Appeal from District Court, Falls County; Prentice Oltorf, Judge.

Jose Flores was convicted of murder, and appeals. Affirmed.

J. A. Jones and Robt. F. Higgins, both of Marlin, for appellant.

C. M. Cureton, Atty. Gen., and C. L. Stone Asst. Atty. Gen., for the State.

LATTIMORE, J.

Appellant was convicted in the district court of Falls county of the murder of Oscar Sharp, and his punishment fixed at death.

Appellant was a Mexican, apparently without means of employing counsel, and the trial court is to be congratulated that in his selection of some one to represent the accused he placed the case into the hands of men who have apparently taken every possible step to preserve and present the rights of appellant.

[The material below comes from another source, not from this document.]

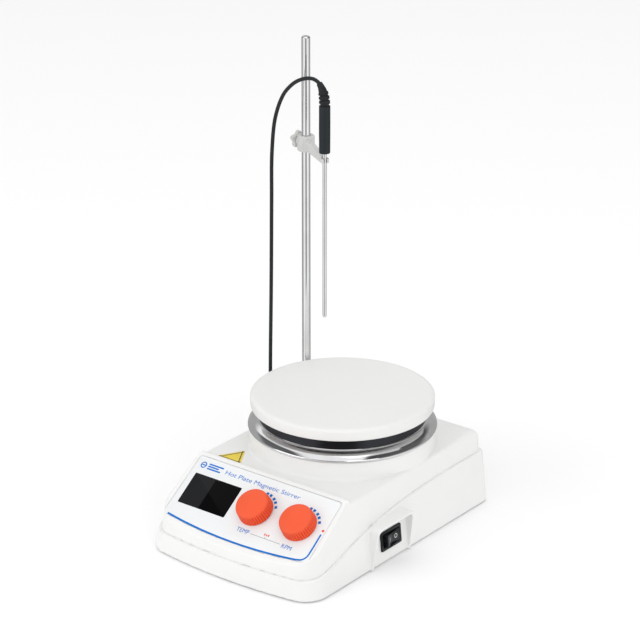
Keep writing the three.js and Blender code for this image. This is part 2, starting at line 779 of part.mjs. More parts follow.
function magnetCarrier() {
  const bar = box([-29, PLATE_Y - 8, 69.2], [29, PLATE_Y + 8, 73]);
  const hub = cylinder(0, PLATE_Y, 5, 69.2, 75.5, 24);
  return cut(join(bar, hub), cylinder(0, PLATE_Y, 2.3, 60, 74, 16));
}

place('motor_bracket', motorBracket(), zincSteel);
place('motor_body', motorBody(), zincSteel);
place('motor_shaft', cylinder(0, PLATE_Y, 2, 36.5, 73.5, 16), brushedSteel);
place('magnet_carrier', magnetCarrier(), aluminium);
[-20, 20].forEach((x, i) => {
  const magnet = cylinder(x, PLATE_Y, 7, 73.3, 76.3, 24);
  place(`magnet_${i + 1}`, magnet, zincSteel);
});

// Support rod and its brass insert

function supportRod() {
  const chamfer = 0.8;
  const profile = [
    [0, 33], [ROD_R, 33], [ROD_R, ROD_TOP_Z - chamfer], [ROD_R - chamfer, ROD_TOP_Z], [0, ROD_TOP_Z],
  ];
  return turned(profile, ROD_X, ROD_Y, 20);
}

function rodInsert() {
  const sleeve = cylinder(ROD_X, ROD_Y, 4.3, 30, 44, 24);
  return cut(sleeve, cylinder(ROD_X, ROD_Y, ROD_R + 0.3, 32.5, 50, 20));
}

place('support_rod', supportRod(), brushedSteel);
place('rod_insert', rodInsert(), brass);

// Clamp: head on the rod, arm and open clip for the probe. Its frame stands on the rod's axis,
// x along the arm.

function clampMatrix(turn) {
  const matrix = new THREE.Matrix4().makeRotationZ(turn);
  matrix.setPosition(ROD_X, ROD_Y, CLAMP_Z);
  return matrix;
}

function clampBody() {
  const head = turned([[0, -6], [5.6, -6], [6.4, -5.1], [6.4, 5.1], [5.6, 6], [0, 6]], 0, 0, 20);
  const armSide = shapeOf([[0, -4.6], [43.4, -1], [45.2, -0.6], [45.2, 3.9], [43.4, 4.2], [0, 4.4]]);
  const arm = prismY(armSide, -2.2, 2.2);
  const clip = cylinder(ARM_LENGTH, 0, 3.1, 0, 3.6, 20);
  const slot = box([ARM_LENGTH, -1.2, -9], [ARM_LENGTH + 8, 1.2, 9]);
  const bore = cylinder(0, 0, ROD_R + 0.3, -12, 12, 24);
  const probeBore = cylinder(ARM_LENGTH, 0, PROBE_R + 0.3, -9, 9, 16);
  const lobeTurn = new THREE.Matrix4().makeRotationZ(LOBE_TURN - CLAMP_TURN);
  const lobe = moved(cylinderX(0, 1.6, 3.4, 3.6, 8.4, 20), lobeTurn);
  const bossTurn = new THREE.Matrix4().makeRotationZ(SCREW_TURN - CLAMP_TURN);
  const screwBoss = moved(cylinderX(0, 0, 4.2, 3, 7.6, 20), bossTurn);
  const screwBore = moved(cylinderX(0, 0, 2.2, 2, 10, 16), bossTurn);
  return cut(join(head, arm, clip, lobe, screwBoss), bore, probeBore, slot, screwBore);
}

// lobed hand screw along its own x axis
function thumbscrew() {
  const lobes = 5;
  const shape = new THREE.Shape();
  const steps = 8 * lobes;
  for (let i = 0; i <= steps; i += 1) {
    const angle = (2 * Math.PI * i) / steps;
    const radius = 5.7 + 0.9 * Math.cos(lobes * angle);
    const point = [radius * Math.sin(angle), radius * Math.cos(angle)];
    if (i === 0) {
      shape.moveTo(...point);
    } else if (i < steps) {
      shape.lineTo(...point);
    }
  }
  return join(prismX(shape, 8.1, 12.7), cylinderX(0, 0, 1.9, 3.8, 9, 16));
}

place('clamp_body', clampBody(), greyPlastic, frameGroup(clampMatrix(CLAMP_TURN)));
place('thumbscrew', thumbscrew(), greyPlastic, frameGroup(clampMatrix(SCREW_TURN)));

// Temperature probe

function probeTube() {
  const tip = PROBE_TIP_Z;
  const profile = [[0, tip], [0.9, tip + 0.3], [PROBE_R, tip + 1.4], [PROBE_R, 284.5], [0, 284.5]];
  return turned(profile, PROBE_X, PROBE_Y, 16);
}

function probeHandle() {
  const profile = [
    [0, HANDLE_BOTTOM_Z], [HANDLE_R - 0.7, HANDLE_BOTTOM_Z], [HANDLE_R, HANDLE_BOTTOM_Z + 0.7],
    [HANDLE_R, HANDLE_TOP_Z - 0.4], [HANDLE_R - 0.4, HANDLE_TOP_Z], [0, HANDLE_TOP_Z],
  ];
  const bore = cylinder(PROBE_X, PROBE_Y, PROBE_R + 0.3, 260, 285, 16);
  return cut(turned(profile, PROBE_X, PROBE_Y, 24), bore);
}

const bootCurve = new THREE.QuadraticBezierCurve3(
  new THREE.Vector3(PROBE_X, PROBE_Y, HANDLE_TOP_Z + 0.3),
  new THREE.Vector3(PROBE_X, PROBE_Y, 317),
  new THREE.Vector3(-29.6, 38.1, 321.9),
);

// short disc across the boot's bent axis
function bootDisc(at, radius, length) {
  const geometry = new THREE.CylinderGeometry(radius, radius, length, 12);
  const up = new THREE.Vector3(0, 1, 0);
  const turn = new THREE.Quaternion().setFromUnitVectors(up, bootCurve.getTangentAt(at));
  geometry.applyQuaternion(turn);
  const middle = bootCurve.getPointAt(at);
  geometry.translate(middle.x, middle.y, middle.z);
  return solid(geometry);
}

function circleShape(radius, sides) {
  const corners = [];
  for (let i = 0; i < sides; i += 1) {
    const angle = (2 * Math.PI * i) / sides;
    corners.push([radius * Math.cos(angle), radius * Math.sin(angle)]);
  }
  return shapeOf(corners);
}

function tube(curve, radius, sides, steps) {
  const geometry = new THREE.ExtrudeGeometry(circleShape(radius, sides), { extrudePath: curve, steps });
  return solid(geometry);
}

// ribbed strain relief that bends over with the lead
function probeBoot() {
  const ribs = [0.14, 0.34, 0.52].map((at, i) => bootDisc(at, 3.8 - 0.25 * i, 1.5));
  return join(tube(bootCurve, 2.7, 12, 5), ...ribs);
}

place('probe_tube', probeTube(), brushedSteel);
place('probe_handle', probeHandle(), darkPlastic);
place('probe_boot', probeBoot(), blackRubber);

// Sensor lead: over the rod, down beside the body, along the table and round to the coil,
// then up to the plug in the rear socket

const hangCurve = new THREE.CatmullRomCurve3([
  new THREE.Vector3(-30.5, 38.3, 322.5),
  new THREE.Vector3(-33.2, 38.7, 323.5),
  new THREE.Vector3(-36.6, 39.3, 323.8),
  new THREE.Vector3(-42.8, 40.5, 322.8),
  new THREE.Vector3(-52.6, 42.4, 318.6),
  new THREE.Vector3(-61.2, 44, 312.2),
  new THREE.Vector3(-68.7, 45.4, 303.6),
  new THREE.Vector3(-77, 47, 285),
  new THREE.Vector3(-80.8, 47.7, 258),
  new THREE.Vector3(-81.6, 47.9, 221),
  new THREE.Vector3(-82.7, 48.1, 156),
  new THREE.Vector3(-84.4, 48.4, 83),
  new THREE.Vector3(-85.4, 49.5, 35),
  new THREE.Vector3(-86, 55, 13),
  new THREE.Vector3(-86.5, 68, 3.4),
  new THREE.Vector3(-86.5, 84, 1.8),
  new THREE.Vector3(-84, 100, 1.8),
  new THREE.Vector3(-76, 112, 1.8),
  new THREE.Vector3(-62, 117.6, 1.8),
  new THREE.Vector3(-42, 118, 1.8),
  new THREE.Vector3(-27.5, 118.3, 1.8),
]);

const tailCurve = new THREE.CatmullRomCurve3([
  new THREE.Vector3(-19.8, 152.9, 5.1),
  new THREE.Vector3(-27, 154.6, 7.2),
  new THREE.Vector3(-33.6, 153.4, 11.4),
  new THREE.Vector3(-36.4, 148, 16.6),
  new THREE.Vector3(-35.2, 141, 20.3),
  new THREE.Vector3(-34, 134.4, 21.5),
]);

function lead(curve) {
  return tube(curve, LEAD_R, 8, Math.round(curve.getLength() / LEAD_STEP));
}

// outer shape of the coiled turns
function coilRing() {
  const profile = [];
  for (let i = 0; i <= 10; i += 1) {
    const angle = (2 * Math.PI * (i % 10)) / 10;
    profile.push([
      COIL_MEAN_R + COIL_HALF_WIDTH * Math.cos(angle),
      COIL_HALF_HEIGHT + 0.3 + COIL_HALF_HEIGHT * Math.sin(angle),
    ]);
  }
  return turned(profile, COIL_X, COIL_Y, 24);
}

function sensorPlug() {
  const pin = cylinderY(SOCKET_X, CONNECTOR_Z, 4.3, 100, 112);
  const sleeve = cylinderY(SOCKET_X, CONNECTOR_Z, 6.4, REAR_FIELD_Y + 2.1, 124);
  const relief = cylinderY(SOCKET_X, CONNECTOR_Z, 3, 123, 134, 16);
  return join(pin, sleeve, relief);
}

place('sensor_lead_hang', lead(hangCurve), blackRubber);
place('sensor_lead_coil', coilRing(), blackRubber);
place('sensor_lead_tail', lead(tailCurve), blackRubber);
place('sensor_plug', sensorPlug(), zincSteel);

export default stirrer;
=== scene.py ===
"""Looks of the hot-plate magnetic stirrer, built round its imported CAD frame."""

import functools
import math

import bmesh
import bpy
import numpy as np
from mathutils import Matrix, Vector


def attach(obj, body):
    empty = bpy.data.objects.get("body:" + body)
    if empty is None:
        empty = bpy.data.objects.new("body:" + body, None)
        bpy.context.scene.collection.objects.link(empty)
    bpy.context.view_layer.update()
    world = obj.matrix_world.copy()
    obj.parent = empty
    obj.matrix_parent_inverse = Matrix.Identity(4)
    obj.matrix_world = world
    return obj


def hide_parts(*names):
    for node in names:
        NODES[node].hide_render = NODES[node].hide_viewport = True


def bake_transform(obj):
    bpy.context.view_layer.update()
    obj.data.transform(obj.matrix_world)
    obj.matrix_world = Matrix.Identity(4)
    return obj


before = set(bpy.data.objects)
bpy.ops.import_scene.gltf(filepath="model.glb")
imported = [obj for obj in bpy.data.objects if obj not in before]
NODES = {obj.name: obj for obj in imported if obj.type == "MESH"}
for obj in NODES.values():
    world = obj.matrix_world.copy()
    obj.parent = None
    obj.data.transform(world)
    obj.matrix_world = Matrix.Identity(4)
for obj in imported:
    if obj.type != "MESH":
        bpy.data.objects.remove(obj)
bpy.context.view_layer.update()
MM = 0.001

# Driving dimensions, in millimetres, as in the CAD source

HALF_WIDTH, REAR_Y = 75.1, 110.6
CROWN_R, CROWN_Y = 400.0, 289.0
FRONT_CORNER_R, REAR_CORNER_R = 15.0, 6.0
DRAFT, REAR_DRAFT, BASE_Z, LEDGE_STEP = 0.097, 0.03, 1.0, 1.8
LOWER_WALL, UPPER_WALL, PANEL_WALL = 3.0, 2.6, 3.4
SPLIT_LAP = 0.3
PANEL_Y, PANEL_Z = -99.5, 28.1
CREST_Y, CREST_Z, CREST_BACK_Y = -54.7, 59.8, -51.4
SLOPE = math.atan2(CREST_Z - PANEL_Z, CREST_Y - PANEL_Y)
DECK_Z = 57.0
PLATE_Y, DRUM_R, DRUM_TOP, DRUM_HOLE_R = 27.5, 67.5, 71.0, 32.0
PLATE_TOP, PLATE_BOTTOM, NECK_TOP = 96.0, 87.1, 86.8
KNOB_X, KNOB_Y, KNOB_R = (4.4, 43.4), 26.0, 13.1
DISPLAY_X, DISPLAY_Y, DISPLAY_W, DISPLAY_H = -38.1, 25.4, 43.0, 26.0
SWITCH_Y, SWITCH_Z = -12.5, 17.0
HOOD_Y, HOOD_TOP, HOOD_FOOT, HOOD_LEAN = -14.2, 33.0, 23.3, 1.5 / 33
FIELD_Y, INLET_X, SOCKET_X, CONNECTOR_Z = 106.5, 28.0, -34.0, 21.5
ROD_X, ROD_Y, ROD_R, ROD_TOP = -62.8, 64.9, 3.2, 344.7
CLAMP_Z, ARM = 264.5, 47.8
CLAMP_TURN, SCREW_TURN, LOBE_TURN = (math.radians(turn) for turn in (-35.7, 160, 105))
PROBE_X, PROBE_Y, PROBE_R, PROBE_TIP = -24.0, 37.0, 1.5, 145.8
HANDLE_R, HANDLE_BOTTOM, HANDLE_TOP = 4.1, 272.0, 307.0
LEAD_R, LEAD_Z = 1.4, 1.8
FEET = [(-56, -84), (56, -84), (56, 96), (-56, 96)]
SCREWS = [(-62, -60), (62, -60), (62, 84), (-62, 84)]
OVERLAY_LOW_HALF, OVERLAY_TOP_HALF, OVERLAY_TOP, OVERLAY_TAPER = 65.4, 64.2, 52.5, 0.0233
OVERLAY_BOW_R, OVERLAY_BOW_LOW = 426.0, -3.3
PRINT_LOW, PRINT_HIGH, LETTER_HEIGHT = -0.27, -0.21, 3.5
TOP_EDGE_R, ROD_BOSS_R, ROD_BOSS_TOP = 1.8, 6.5, 59.5
KNOB_HOLE_R, SOCKET_R = 4.2, 6.5
BOSS_R, BOSS_TOP, SCREW_HOLE_R, SCREW_HEAD_R = 4.5, 11.5, 1.8, 3.5
FOOT_POCKET_R, FOOT_POCKET_TOP = 8.4, 2.5
HOOD_RIM_X, HOOD_RIM_SLOPE, HOOD_RIM_LENGTH = 76.6, 0.1353, 1.0091
WINDOW_HALF, SWITCH_HALF = (19.5, 11.0), (10.9, 6.4)
INLET_HALF, FIELD_HALF = (13.8, 14.3), (46.0, 16.5)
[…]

An affidavit was made in form as suggested by our statute that appellant was a juvenile under the age of 17 years at the time of the trial. This was presented to the court below, who heard evidence and rendered judgment against appellant on this issue, and this is complained of here. In the Juvenile Law (article 1195 et seq., Vernon's C. C. P.) it appears that the burden of proving that he is under 17 years of age is placed on the accused, and that such facts must be established to the satisfaction of the trial judge. The evidence bearing on this issue in the instant case was conflicting. Appellant, his mother and sister, gave testimony in his behalf, while a number of witnesses who had been more or less familiar with him for a number of years testified to facts and statements from which the conclusion could be reached that he was over 17 years of age at the time of said trial. His sister said that she was 21, and other witnesses testified that she had given her age at 24 years. She was married and had three children, one of whom was 5 years of age. This sister testified that, while she did not know appellant's age, she had two sisters born between herself and appellant. Appellant's mother in her testimony denied the fact that she had any children born between appellant and the sister mentioned, and stated that the only children she had ever borne were Frankie, age 24, Juana, age 21, and appellant, age 16. Many contradictory statements of each of the defense witnesses bearing on the question of appellant's age were proven. The motive of said three witnesses for giving testimony favorable to appellant was strong. We are not able to see from a careful examination of all the testimony that the conclusion reached by the trial judge in this regard was erroneous.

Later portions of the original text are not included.